Cada época tiene sus palabras, y la actual abusa de los eufemismos,
como el que titula este artículo, para hablar de un país (o de las dos Españas,
como lo entendía Antonio Machado) que sigue siendo cainita o guerracivilista
(otra palabra fea), según la generación a la que nos refiramos. El caso es que
no se puede hablar de ciertos temas, porque se ve que esta es una sociedad
inmadura que prefiere obviar las cuestiones importantes, como los padres que
todavía se ponen a sudar cuando sus hijos les hablan de sexo, aunque esos hijos
o hijas o hijes vivan en otra realidad a la que se refiere la llamada Ley
Trans, por ejemplo, y que en los supuestos adultos despierta demasiadas
frustraciones infantiles y, sobre todo, mucha polémica. Porque de lo que se
trata es de tener razón, no de argumentar y profundizar en las razones, y por
eso tantos años después no se puede hablar sin tapujos de la guerra civil, de
la dictadura o de la transición, cuando la mayoría de los que se rasgan las
vestiduras las desconocen. Al parecer, nuestros políticos no leen (y no se
trata de que Alberto Núñez Feijóo o Pedro Sánchez citen mal a autores en
discursos o trabajos que otros les han escrito previamente), pero tampoco parte
de los periodistas, escritores, profesores e intelectuales que opinan en los
medios de comunicación. O mejor dicho, sólo leen a los que defienden su mismo
discurso o los discursos de las empresas para las que trabajan. A los demás los
califican de tercera o los insultan directamente, en un país en el que se habla
demasiado del delito de sedición y poco del de injuria, que no está legitimado
por la libertad de expresión. La violencia que hay implícita en plataformas
como Twitter, pero también en las columnas o artículos que se leen en
periódicos supuestamente serios, en programas de radio y televisión, en el
Congreso y en los diecisiete parlamentos autonómicos e incluso en algunos
ámbitos académicos y culturales es inadmisible, o debería serlo en un país
civilizado, culto y pacífico; es decir, democrático.
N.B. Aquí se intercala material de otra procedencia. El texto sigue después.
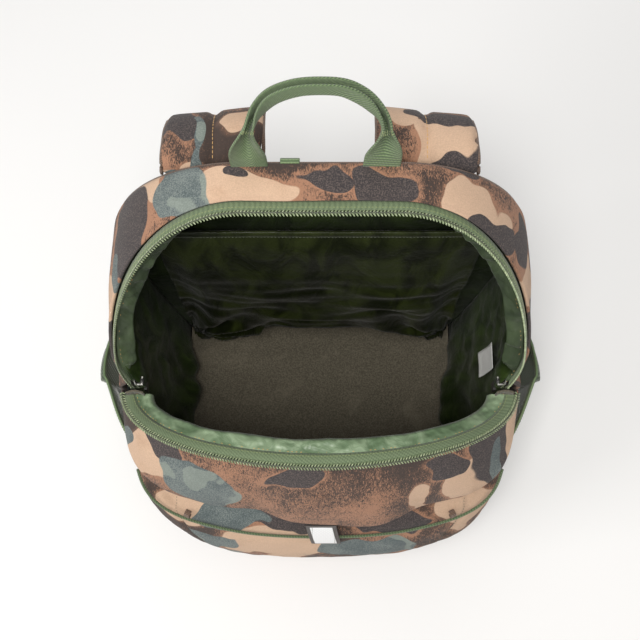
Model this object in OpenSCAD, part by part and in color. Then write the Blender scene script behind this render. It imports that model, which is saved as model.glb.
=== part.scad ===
// Camouflage daypack with its main zip open and the front flap dropped forward.
// +Z is up, the straps are at +Y, the front pocket is at -Y, and the origin is at the
// middle of the base's flat underside. Lengths are in millimetres.

/* [Body] */
// Height of the back panel
body_h = 405; // [380:5:430]
// Half width of the body at its base
base_half_w = 135; // [125:1:142]
// Half width of the body where it is widest
body_half_w = 157; // [150:1:162]
// Height at which the body is widest
wide_z = 262; // [250:1:275]
// Half length of the level stretch at the very top
top_half_w = 52; // [35:1:65]
// Rear face of the back panel
back_y = 84; // [80:1:90]
// Thickness of the back panel with its board and foam
back_t = 8; // [6:1:9]
// Forward end of the straight side walls
side_front_y = -33; // [-36:1:-30]
// Thickness of the shell fabric with its backing
wall_t = 2.5; // [2:0.5:3]
// Thickness of the base panel
base_t = 4; // [3:0.5:4]

/* [Opening] */
// Forward distance of the rear rim at its crest
crest_y = 51; // [45:1:56]
// Height of the two ends of the main zip
zip_end_z = 236; // [232:1:240]
// Forward position of the two ends of the main zip
zip_end_y = -39; // [-42:1:-36]
// Height of the dropped front rim at its middle
front_rim_z = 264; // [258:1:270]
// Fall of the front rim from its middle to its ends
front_rim_drop = 44; // [36:1:48]
// Forward reach of the front rim
front_rim_reach = 69; // [64:1:74]
// Height of the front flap below its rim
flap_h = 36; // [30:1:40]

/* [Pockets] */
// Height of the front pocket
pocket_h = 160; // [150:1:165]
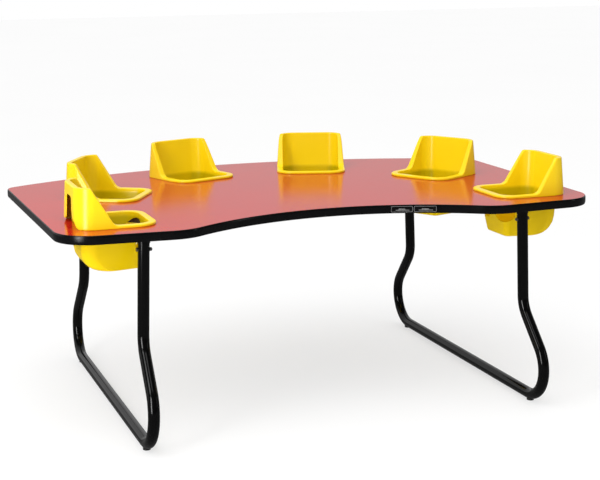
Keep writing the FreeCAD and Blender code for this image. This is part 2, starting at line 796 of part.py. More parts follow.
def socket_plate(name, placement):
    """Square plate with rounded corners, against the underside of the top."""
    body = doc.addObject("PartDesign::Body", name)
    outline = body.newObject("Sketcher::SketchObject", f"{name}_outline")
    plane = next(item for item in body.Origin.OriginFeatures if item.Role == "XY_Plane")
    outline.AttachmentSupport = [(plane, "")]
    outline.MapMode = "FlatFace"
    half = size("plate_size") / 2
    corners = [Vector(-half, -half, 0), Vector(half, -half, 0), Vector(half, half, 0),
               Vector(-half, half, 0)]
    for i in range(4):
        outline.addGeometry(Part.LineSegment(corners[i], corners[(i + 1) % 4]), False)
    for i in range(4):
        outline.addConstraint(Sketcher.Constraint("Coincident", i, 2, (i + 1) % 4, 1))
    for i in (0, 2):
        outline.addConstraint(Sketcher.Constraint("Horizontal", i))
    for i in (1, 3):
        outline.addConstraint(Sketcher.Constraint("Vertical", i))
    outline.addConstraint(Sketcher.Constraint("Symmetric", 0, 1, 1, 2, -1, 1))
    for label, line in (("plate_x", 0), ("plate_y", 1)):
        index = outline.addConstraint(Sketcher.Constraint("Distance", line, 2 * half))
        outline.renameConstraint(index, label)
        bind(outline, **{f"Constraints.{label}": "Sizes.plate_size"})
    pad = body.newObject("PartDesign::Pad", f"{name}_pad")
    pad.Profile = outline
    bind(pad, Length="Sizes.plate_thickness")
    pad.Reversed = True
    doc.recompute()
    upright = [f"Edge{i + 1}" for i, edge in enumerate(pad.Shape.Edges)
               if edge.BoundBox.ZLength > size("plate_thickness") / 2]
    rounded = body.newObject("PartDesign::Fillet", f"{name}_rounded")
    rounded.Base = (pad, upright)
    bind(rounded, Radius="Sizes.plate_corner_radius")
    body.Placement = placement
    return body


def leg_socket(side, sign, end, y):
    """Plate with a stub inside the leg tube and a ring round the tube's top."""
    name = f"{side}_{end}"
    plate = socket_plate(f"socket_plate_{name}", PLATES[name])
    # the stub and the ring start halfway into the plate and run down the leg
    sink = size("plate_thickness") / 2
    stub_start = leg_top(sign, y, sink + size("spigot_length"))
    ring_start = leg_top(sign, y, size("plate_thickness") + size("collar_height"))
    stub_radius = "Sizes.tube_diameter / 2 - Sizes.tube_wall - Sizes.spigot_clearance"
    ring_radius = "Sizes.tube_diameter / 2 + Sizes.spigot_clearance"
    ring_height = "Sizes.collar_height + Sizes.plate_thickness / 2"
    stub = cylinder(f"stub_{name}", stub_start, stub_radius, "Sizes.spigot_length")
    ring = minus(f"ring_{name}", cylinder(f"ring_outside_{name}", ring_start,
                                          ring_radius + " + Sizes.collar_wall", ring_height),
                 [cylinder(f"ring_inside_{name}", shifted(ring_start, z=-sink), ring_radius,
                           "Sizes.collar_height + Sizes.plate_thickness / 2")])
    cutters = [
        bolt_drill(f"socket_bolt_hole_{name}", sign, y),
        cylinder(f"stub_bore_{name}", shifted(stub_start, z=-sink),
                 stub_radius + " - Sizes.spigot_wall", "Sizes.spigot_length"),
    ]
    for i, point in enumerate(socket_screw_points()):
        start = shifted(PLATES[name], point.x, point.y, -2 * size("plate_thickness"))
        cutters.append(cylinder(f"plate_hole_{name}_{i}", start,
                                "Sizes.screw_diameter / 2 + Sizes.hole_clearance",
                                "3 * Sizes.plate_thickness"))
    whole = fused(f"socket_blank_{name}", [plate, stub, ring])
    node(minus(f"socket_{name}", whole, cutters), f"leg_socket_{name}")


for side, sign in SIDES:
    for end, y in ENDS:
        leg_socket(side, sign, end, y)

# ---------------------------------------------------------------- fasteners


def pan_screw(name, base, shank_expression):
    """Wood screw that points up from base, the face its head bears on."""
    head = doc.addObject("Part::Cone", f"{name}_head")
    bind(head, Radius1="Sizes.screw_head_face / 2",
         Radius2="Sizes.screw_head_diameter / 2", Height="Sizes.screw_head_height")
    head.Placement = Placement(base - Vector(0, 0, size("screw_head_height")), Rotation())
    shank = doc.addObject("Part::Cylinder", f"{name}_shank")
    bind(shank, Radius="Sizes.screw_diameter / 2", Height=shank_expression)
    shank.Placement = Placement(base, Rotation())
    screw = doc.addObject("Part::Fuse", name)
    screw.Base = head
    screw.Tool = shank
    return screw


def group(label, members):
    """Several separate solids that share one node."""
    thing = doc.addObject("Part::Compound", label)
    thing.Links = members
    return node(thing, label)


board = "Sizes.core_thickness + Sizes.laminate_thickness + Sizes.backer_thickness"
for name, placement in seat_places():
    screws = []
    for i, (owner, axis) in enumerate([pair for pair in seat_screw_axes if pair[0] == name]):
        base = Vector(axis.x, axis.y, under_z)
        screws.append(pan_screw(f"{name}_screw_{i}", base, board + " + Sizes.seat_screw_grip"))
    group(name.replace("seat_", "seat_screws_"), screws)

for name, plate in PLATES.items():
    screws = []
    for i, point in enumerate(socket_screw_points()):
        base = plate.multVec(point) - UP * size("plate_thickness")
        screws.append(pan_screw(f"socket_screw_{name}_{i}", base,
                                "Sizes.socket_screw_grip + Sizes.plate_thickness"))
    group(f"socket_screws_{name}", screws)


def hexagon(name, placement, height):
    """Hexagonal prism, as wide as the bolt's head."""
    thing = doc.addObject("Part::Prism", name)
    thing.Polygon = 6
    bind(thing, Circumradius="Sizes.bolt_head_width / 2 / cos(30 deg)", Height=height)
    thing.Placement = placement
    return thing


def bolt_set(sign, y, name):
    """Bolt, nut and two washers through one leg's top, with the nut on the inner side."""
    inwards = Placement(Vector(0, 0, 0), Rotation(UP, Vector(-sign, 0, 0)))
    centre = leg_top(sign, y, size("bolt_drop")).multiply(inwards)
    washer = size("washer_thickness")
    under_head = shifted(centre, z=-tube_radius - washer)
    under_nut = shifted(centre, z=tube_radius + washer)
    head = hexagon(f"bolt_head_{name}", shifted(under_head, z=-size("bolt_head_height")),
                   "Sizes.bolt_head_height")
    shank = cylinder(f"bolt_shank_{name}", under_head, "Sizes.bolt_diameter / 2",
                     "Sizes.tube_diameter + 2 * Sizes.washer_thickness + Sizes.nut_height"
                     " + Sizes.bolt_tail")
    bore = "Sizes.bolt_diameter / 2 + Sizes.screw_fit"
    nut = minus(f"nut_{name}", hexagon(f"nut_blank_{name}", under_nut, "Sizes.nut_height"),
                [cylinder(f"nut_bore_{name}", under_nut, bore, "Sizes.nut_height")])
    washers = []
    for face, start in (("head", under_head), ("nut", shifted(under_nut, z=-washer))):
        disc = cylinder(f"washer_disc_{name}_{face}", start, "Sizes.washer_diameter / 2",
                        "Sizes.washer_thickness")
        hole = cylinder(f"washer_bore_{name}_{face}", start, bore, "Sizes.washer_thickness")
        washers.append(minus(f"washer_{name}_{face}", disc, [hole]))
    return fused(f"bolt_{name}", [head, shank]), nut, washers


sets = [bolt_set(sign, y, f"{side}_{end}") for side, sign in SIDES for end, y in ENDS]
group("leg_bolts", [bolt for bolt, nut, washers in sets])
group("leg_nuts", [nut for bolt, nut, washers in sets])
group("leg_washers", [washer for bolt, nut, washers in sets for washer in washers])

# ---------------------------------------------------------------- glides

# the glides are cut to fit the tubes, which have to be built by now
doc.recompute()


def glide(label, side, x, y):
    """Round foot under the floor run: a disc hollowed to the tube, and a stem."""
    spot = Vector(x, y - middle_y, 0)
    disc_height = size("glide_height") + size("glide_cup")
    disc = Part.makeCylinder(size("glide_diameter") / 2, disc_height, spot)
    sole = [edge for edge in disc.Edges if edge.BoundBox.ZMax < size("glide_height") / 2]
    disc = disc.makeFillet(size("glide_rounding"), sole)
    stem = Part.makeCylinder(size("glide_stem_diameter") / 2,
                             size("glide_height") + size("glide_stem_length"), spot)
    return feature(label, disc.cut(leg_bars[side].Shape).fuse(stem).removeSplitter())


for side, sign in SIDES:
    for end, y in GLIDES.items():
        glide(f"glide_{side}_{end}", side, sign * leg_x, y)

# ---------------------------------------------------------------- checks and export

doc.recompute()
for thing in doc.Objects:
    if "Invalid" in thing.State or "Error" in thing.State:
        raise RuntimeError(f"{thing.Label} did not build: {thing.State}")
os.makedirs("parts", exist_ok=True)
for thing in nodes:
    if thing.Shape.isNull() or not thing.Shape.isValid():
        raise RuntimeError(f"{thing.Label} has no valid shape")
for thing in nodes:
    thing.Shape.exportStep(f"parts/{thing.Label}.step")
print(f"{len(nodes)} nodes written")
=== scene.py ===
"""Looks of the six-seat feeding table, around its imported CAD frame.

Metres, in the CAD frame: +X along the table, +Y from the concave front to the back, +Z up,
with the origin on the floor under the middle of the object.
"""
import math

import bpy
import numpy as np
from mathutils import Matrix, Vector


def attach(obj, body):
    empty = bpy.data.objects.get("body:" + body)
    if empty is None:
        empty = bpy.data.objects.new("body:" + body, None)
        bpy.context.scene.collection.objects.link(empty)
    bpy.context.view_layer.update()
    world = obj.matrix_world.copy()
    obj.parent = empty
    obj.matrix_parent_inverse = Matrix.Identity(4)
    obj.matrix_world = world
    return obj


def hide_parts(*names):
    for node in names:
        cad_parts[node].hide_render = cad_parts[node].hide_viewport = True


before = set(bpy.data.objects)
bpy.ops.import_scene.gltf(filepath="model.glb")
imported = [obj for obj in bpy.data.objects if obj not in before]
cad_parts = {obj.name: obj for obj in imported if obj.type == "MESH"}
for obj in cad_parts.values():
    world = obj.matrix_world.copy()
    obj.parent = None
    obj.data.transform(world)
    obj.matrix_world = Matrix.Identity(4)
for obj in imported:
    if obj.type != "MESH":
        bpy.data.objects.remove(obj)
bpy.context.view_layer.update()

# ------------------------------------------------------------------ sizes shared with the CAD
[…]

Luego nos extrañamos de
que haya jóvenes que quemen contenedores en la noche de Halloween o que
conviertan las calles en un campo de batalla, cuando no otra cosa parece ser
nuestra vida pública en general, con honrosas excepciones. Los bonos culturales
son un buen invento, y deberían ser universales. Leemos poco, estudiamos menos
y nos desinformamos mucho. Pero cómo nos odiamos, empezando por nosotros mismos.